In the wafer processing method according to the above-described exemplary embodiment, the radiation positions of the laser light L for the outer peripheral region R2 are arranged concentrically in the outer peripheral region R2 as shown in FIG. 13. However, the radiation positions of the laser light L may be arranged in the spiral shape around the rotation center of the chuck 100 in the outer peripheral region R2, as depicted in FIG. 17.

In this case, when radiating the laser light L to the combined wafer T (laser absorption layer P) corresponding to the outer peripheral region R2, the chuck 100 (combined wafer T) is rotated by the rotating mechanism 104, and, also, the chuck 100 is moved in the negative Y-axis direction by the moving mechanism 105.

When the radiation positions of the laser light L are arranged in the spiral shape as stated above, the rotation and the Y-axis movement of the chuck 100 can be seamlessly controlled, so that the throughput of the radiation of the laser light L may be improved.

Alternatively, the radiation positions of the laser light L for the region corresponding to the outer peripheral region R2 may be arranged in a combination of the concentric arrangement and the spiral arrangement.

Specifically, if the radiation positions of the laser light L are arranged in the spiral shape in the entire surface of the outer peripheral region R2, the radiation positions of the laser light L in the center-side region R2c may not be distributed in the circumferential direction along the boundary between the central region R1 and the outer peripheral region R2. That is, there is a risk that the central region R1 may not have a constant circle shape as shown in FIG. 13.

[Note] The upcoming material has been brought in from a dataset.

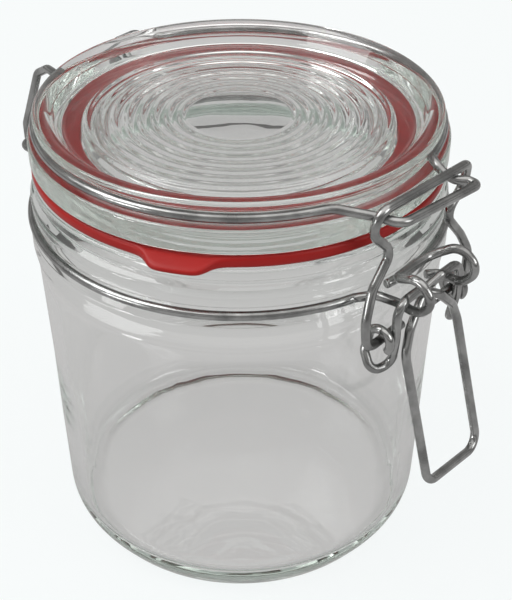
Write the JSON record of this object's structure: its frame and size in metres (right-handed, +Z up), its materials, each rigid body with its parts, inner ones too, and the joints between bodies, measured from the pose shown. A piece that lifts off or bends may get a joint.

As a resolution, in the wafer processing apparatus 31 according to the exemplary embodiment, the radiation positions of the laser light L may be arranged concentrically at least in the innermost area of the center-side region R2c adjacent to the boundary between the central region R1 and the outer peripheral region R2, and the radiation positions of the laser light L may be arranged in the spiral shape radially outside this innermost area. Therefore, it is possible to improve the throughput of the radiation of the laser light L to the region corresponding to the outer peripheral region R2, while controlling the setting shape of the central region R1 constant.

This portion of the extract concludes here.